[Start]

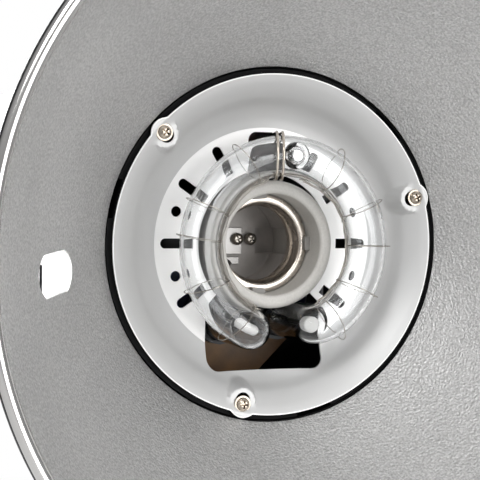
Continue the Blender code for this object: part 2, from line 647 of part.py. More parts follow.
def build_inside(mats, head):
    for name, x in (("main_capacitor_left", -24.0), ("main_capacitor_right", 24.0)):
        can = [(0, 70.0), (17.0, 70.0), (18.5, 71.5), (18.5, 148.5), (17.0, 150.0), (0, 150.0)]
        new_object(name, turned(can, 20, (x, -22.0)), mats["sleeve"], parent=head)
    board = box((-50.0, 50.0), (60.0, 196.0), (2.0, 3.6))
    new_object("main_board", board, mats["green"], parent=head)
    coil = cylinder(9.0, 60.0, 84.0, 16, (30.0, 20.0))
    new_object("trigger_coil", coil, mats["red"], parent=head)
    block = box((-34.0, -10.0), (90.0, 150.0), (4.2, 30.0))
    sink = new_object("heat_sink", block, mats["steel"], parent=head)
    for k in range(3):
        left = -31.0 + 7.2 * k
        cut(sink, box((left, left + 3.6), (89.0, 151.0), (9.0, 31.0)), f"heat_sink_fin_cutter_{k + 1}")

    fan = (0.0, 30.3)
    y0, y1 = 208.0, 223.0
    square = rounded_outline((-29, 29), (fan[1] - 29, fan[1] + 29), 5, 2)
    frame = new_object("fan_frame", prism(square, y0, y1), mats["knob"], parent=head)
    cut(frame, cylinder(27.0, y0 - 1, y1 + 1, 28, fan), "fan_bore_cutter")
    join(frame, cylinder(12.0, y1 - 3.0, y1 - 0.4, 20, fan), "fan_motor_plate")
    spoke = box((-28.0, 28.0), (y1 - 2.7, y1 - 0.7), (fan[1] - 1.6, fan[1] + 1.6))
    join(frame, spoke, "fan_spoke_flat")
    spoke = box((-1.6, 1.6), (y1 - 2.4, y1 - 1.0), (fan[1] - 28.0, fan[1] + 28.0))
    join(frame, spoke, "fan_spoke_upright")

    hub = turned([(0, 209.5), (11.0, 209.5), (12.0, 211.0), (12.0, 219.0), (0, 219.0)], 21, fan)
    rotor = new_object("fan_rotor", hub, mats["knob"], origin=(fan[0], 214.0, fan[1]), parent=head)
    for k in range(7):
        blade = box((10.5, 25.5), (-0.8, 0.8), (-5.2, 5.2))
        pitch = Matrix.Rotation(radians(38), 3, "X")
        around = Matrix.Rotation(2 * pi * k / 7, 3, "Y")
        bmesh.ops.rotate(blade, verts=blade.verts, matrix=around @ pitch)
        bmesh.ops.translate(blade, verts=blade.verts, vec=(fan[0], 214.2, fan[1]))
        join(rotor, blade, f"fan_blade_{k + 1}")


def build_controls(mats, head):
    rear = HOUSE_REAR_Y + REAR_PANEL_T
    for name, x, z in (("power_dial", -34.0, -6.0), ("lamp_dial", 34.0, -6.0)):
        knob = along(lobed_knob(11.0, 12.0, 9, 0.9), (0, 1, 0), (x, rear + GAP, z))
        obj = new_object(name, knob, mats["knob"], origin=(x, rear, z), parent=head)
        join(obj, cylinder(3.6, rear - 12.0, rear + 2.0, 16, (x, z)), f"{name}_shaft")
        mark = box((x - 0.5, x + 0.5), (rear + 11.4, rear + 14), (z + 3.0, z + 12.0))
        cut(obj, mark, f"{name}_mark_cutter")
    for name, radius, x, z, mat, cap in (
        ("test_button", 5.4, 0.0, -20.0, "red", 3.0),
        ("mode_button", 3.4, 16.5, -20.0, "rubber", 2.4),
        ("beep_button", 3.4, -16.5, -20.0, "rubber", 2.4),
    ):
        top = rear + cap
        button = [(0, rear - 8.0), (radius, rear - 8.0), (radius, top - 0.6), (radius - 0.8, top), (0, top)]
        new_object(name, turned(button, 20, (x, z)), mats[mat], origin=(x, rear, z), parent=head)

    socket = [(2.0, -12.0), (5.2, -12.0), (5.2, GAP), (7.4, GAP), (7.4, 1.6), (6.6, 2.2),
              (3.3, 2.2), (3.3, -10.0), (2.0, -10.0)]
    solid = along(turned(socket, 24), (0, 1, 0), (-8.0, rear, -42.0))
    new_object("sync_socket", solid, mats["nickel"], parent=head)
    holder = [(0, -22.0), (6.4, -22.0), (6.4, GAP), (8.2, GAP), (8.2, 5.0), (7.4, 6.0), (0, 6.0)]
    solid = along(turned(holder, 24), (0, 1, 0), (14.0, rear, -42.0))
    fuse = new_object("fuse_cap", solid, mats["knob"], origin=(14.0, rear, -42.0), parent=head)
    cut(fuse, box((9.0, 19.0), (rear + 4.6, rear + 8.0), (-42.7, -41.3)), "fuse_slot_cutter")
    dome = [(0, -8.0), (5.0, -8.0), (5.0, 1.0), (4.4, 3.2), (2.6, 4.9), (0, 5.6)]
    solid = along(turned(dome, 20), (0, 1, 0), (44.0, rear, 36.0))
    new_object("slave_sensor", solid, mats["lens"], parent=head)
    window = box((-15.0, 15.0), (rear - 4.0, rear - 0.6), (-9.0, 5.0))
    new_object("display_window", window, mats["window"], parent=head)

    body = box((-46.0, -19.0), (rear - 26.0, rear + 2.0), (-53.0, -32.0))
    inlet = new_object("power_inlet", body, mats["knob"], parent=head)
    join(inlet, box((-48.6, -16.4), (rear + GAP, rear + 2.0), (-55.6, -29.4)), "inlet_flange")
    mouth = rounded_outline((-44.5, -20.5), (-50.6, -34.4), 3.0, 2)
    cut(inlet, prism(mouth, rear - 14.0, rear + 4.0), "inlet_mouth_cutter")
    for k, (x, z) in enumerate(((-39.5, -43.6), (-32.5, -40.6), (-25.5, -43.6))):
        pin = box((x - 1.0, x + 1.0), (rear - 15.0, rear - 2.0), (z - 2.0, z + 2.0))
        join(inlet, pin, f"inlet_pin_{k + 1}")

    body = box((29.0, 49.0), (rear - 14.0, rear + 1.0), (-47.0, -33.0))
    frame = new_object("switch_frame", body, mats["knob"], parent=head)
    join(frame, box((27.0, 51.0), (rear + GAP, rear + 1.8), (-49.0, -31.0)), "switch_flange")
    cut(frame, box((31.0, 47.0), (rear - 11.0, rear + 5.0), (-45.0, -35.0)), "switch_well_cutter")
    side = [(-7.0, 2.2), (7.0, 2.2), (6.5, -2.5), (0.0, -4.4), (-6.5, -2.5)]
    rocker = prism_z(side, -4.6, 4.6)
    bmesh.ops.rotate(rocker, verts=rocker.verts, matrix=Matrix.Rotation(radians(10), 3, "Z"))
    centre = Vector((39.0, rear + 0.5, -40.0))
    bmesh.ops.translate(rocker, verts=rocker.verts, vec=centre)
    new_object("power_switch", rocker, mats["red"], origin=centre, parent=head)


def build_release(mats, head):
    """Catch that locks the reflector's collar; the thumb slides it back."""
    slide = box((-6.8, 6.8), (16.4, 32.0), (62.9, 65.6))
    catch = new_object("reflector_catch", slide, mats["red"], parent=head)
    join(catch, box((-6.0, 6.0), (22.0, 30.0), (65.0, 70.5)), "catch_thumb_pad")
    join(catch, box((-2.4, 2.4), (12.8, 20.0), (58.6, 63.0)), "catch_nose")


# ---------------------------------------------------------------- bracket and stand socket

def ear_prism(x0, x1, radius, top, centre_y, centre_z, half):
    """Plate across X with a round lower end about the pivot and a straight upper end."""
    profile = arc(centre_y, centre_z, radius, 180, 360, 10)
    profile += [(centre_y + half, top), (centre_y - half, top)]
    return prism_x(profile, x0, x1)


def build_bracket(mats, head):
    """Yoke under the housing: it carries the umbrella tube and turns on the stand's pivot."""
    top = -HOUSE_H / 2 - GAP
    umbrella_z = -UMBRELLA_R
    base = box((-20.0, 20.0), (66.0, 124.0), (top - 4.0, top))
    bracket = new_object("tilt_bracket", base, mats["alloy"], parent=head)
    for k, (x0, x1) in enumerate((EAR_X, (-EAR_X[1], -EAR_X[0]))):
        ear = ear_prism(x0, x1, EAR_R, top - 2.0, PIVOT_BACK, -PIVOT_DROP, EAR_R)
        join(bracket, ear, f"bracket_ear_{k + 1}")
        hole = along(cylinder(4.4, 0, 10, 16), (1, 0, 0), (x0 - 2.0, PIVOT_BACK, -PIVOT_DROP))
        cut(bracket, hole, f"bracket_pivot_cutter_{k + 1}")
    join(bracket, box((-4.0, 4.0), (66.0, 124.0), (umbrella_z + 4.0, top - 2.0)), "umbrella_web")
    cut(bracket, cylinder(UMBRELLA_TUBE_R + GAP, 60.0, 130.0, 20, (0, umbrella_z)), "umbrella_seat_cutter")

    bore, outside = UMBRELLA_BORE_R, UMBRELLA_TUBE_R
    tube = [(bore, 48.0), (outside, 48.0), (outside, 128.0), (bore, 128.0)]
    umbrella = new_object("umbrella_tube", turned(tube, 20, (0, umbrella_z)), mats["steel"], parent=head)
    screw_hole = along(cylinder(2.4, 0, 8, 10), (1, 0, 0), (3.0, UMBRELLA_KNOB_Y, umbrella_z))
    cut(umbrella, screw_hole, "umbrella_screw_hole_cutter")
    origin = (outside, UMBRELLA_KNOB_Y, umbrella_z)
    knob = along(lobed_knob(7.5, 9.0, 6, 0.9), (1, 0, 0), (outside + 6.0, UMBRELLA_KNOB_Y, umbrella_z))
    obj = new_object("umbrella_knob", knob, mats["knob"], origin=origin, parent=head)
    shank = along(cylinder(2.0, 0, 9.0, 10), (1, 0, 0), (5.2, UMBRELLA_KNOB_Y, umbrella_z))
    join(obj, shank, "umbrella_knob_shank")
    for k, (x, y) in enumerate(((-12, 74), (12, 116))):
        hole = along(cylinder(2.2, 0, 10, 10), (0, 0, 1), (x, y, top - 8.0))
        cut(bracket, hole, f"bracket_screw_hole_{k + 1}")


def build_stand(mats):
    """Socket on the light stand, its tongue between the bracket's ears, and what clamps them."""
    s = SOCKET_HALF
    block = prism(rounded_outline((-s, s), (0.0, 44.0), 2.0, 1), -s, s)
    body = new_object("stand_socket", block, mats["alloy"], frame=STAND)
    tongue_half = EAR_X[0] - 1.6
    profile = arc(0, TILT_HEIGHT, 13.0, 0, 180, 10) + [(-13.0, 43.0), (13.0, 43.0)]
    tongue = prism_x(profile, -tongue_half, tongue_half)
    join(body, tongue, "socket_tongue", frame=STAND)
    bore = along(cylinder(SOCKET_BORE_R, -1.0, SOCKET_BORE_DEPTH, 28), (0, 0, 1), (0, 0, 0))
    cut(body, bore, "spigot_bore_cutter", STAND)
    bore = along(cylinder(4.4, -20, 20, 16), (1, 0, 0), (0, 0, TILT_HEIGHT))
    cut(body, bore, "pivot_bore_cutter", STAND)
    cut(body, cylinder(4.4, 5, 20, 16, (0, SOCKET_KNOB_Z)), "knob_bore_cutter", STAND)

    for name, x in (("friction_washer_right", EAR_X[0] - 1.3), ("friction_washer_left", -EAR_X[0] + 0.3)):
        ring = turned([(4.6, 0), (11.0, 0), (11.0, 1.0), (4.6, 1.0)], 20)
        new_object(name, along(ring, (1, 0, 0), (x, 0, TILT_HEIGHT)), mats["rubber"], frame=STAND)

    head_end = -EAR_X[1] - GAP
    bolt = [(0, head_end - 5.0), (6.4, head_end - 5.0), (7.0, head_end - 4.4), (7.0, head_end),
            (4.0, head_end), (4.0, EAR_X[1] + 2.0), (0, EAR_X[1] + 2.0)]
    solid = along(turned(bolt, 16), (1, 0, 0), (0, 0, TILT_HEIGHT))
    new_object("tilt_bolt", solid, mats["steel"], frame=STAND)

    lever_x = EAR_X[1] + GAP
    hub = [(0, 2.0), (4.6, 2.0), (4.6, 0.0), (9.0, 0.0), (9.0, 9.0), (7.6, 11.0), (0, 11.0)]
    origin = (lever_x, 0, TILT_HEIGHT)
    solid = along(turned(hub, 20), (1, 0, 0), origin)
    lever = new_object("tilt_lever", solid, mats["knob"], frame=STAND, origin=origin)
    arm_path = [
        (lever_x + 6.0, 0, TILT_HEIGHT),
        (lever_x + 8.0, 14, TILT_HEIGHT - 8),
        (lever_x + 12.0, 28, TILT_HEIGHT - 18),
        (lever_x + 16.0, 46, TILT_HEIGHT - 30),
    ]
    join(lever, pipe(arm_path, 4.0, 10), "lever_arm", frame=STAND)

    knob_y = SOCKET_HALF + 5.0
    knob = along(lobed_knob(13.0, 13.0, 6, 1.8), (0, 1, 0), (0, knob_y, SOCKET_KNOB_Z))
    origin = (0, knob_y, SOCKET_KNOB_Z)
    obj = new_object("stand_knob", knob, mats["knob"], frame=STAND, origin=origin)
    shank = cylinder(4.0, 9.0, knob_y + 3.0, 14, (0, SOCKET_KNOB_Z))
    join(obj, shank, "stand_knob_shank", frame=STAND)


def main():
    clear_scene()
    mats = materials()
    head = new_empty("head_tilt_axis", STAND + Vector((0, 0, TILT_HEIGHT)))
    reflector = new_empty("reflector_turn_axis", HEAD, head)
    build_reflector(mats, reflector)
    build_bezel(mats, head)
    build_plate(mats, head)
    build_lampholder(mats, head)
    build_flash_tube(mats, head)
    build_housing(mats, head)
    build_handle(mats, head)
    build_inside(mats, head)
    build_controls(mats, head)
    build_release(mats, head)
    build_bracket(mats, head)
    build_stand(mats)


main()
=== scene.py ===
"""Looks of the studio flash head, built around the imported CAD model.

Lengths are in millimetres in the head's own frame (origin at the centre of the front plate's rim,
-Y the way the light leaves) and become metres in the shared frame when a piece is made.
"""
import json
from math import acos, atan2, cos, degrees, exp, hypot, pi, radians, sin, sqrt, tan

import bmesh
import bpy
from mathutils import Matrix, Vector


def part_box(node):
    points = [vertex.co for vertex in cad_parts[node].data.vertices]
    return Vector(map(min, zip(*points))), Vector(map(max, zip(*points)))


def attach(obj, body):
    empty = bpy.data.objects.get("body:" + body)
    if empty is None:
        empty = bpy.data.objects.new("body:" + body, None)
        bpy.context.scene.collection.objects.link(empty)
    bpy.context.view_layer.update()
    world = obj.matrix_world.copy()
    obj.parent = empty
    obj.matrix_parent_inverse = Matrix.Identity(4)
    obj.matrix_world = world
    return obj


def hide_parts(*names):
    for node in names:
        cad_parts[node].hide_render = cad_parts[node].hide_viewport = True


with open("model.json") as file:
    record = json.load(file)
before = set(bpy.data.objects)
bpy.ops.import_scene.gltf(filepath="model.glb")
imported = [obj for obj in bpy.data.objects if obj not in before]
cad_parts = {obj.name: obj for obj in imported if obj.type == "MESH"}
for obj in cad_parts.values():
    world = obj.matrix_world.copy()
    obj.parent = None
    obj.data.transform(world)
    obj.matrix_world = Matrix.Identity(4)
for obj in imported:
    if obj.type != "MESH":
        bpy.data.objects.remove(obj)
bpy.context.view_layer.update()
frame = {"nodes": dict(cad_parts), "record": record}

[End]

** Given problem **
Extract verbatim only those lines that run from the line with "build_plate(mats, head)" to the line with "points = [vertex.co", inclusive.

** Answer to the exercise **
    build_plate(mats, head)
    build_lampholder(mats, head)
    build_flash_tube(mats, head)
    build_housing(mats, head)
    build_handle(mats, head)
    build_inside(mats, head)
    build_controls(mats, head)
    build_release(mats, head)
    build_bracket(mats, head)
    build_stand(mats)


main()
=== scene.py ===
"""Looks of the studio flash head, built around the imported CAD model.

Lengths are in millimetres in the head's own frame (origin at the centre of the front plate's rim,
-Y the way the light leaves) and become metres in the shared frame when a piece is made.
"""
import json
from math import acos, atan2, cos, degrees, exp, hypot, pi, radians, sin, sqrt, tan

import bmesh
import bpy
from mathutils import Matrix, Vector


def part_box(node):
    points = [vertex.co for vertex in cad_parts[node].data.vertices]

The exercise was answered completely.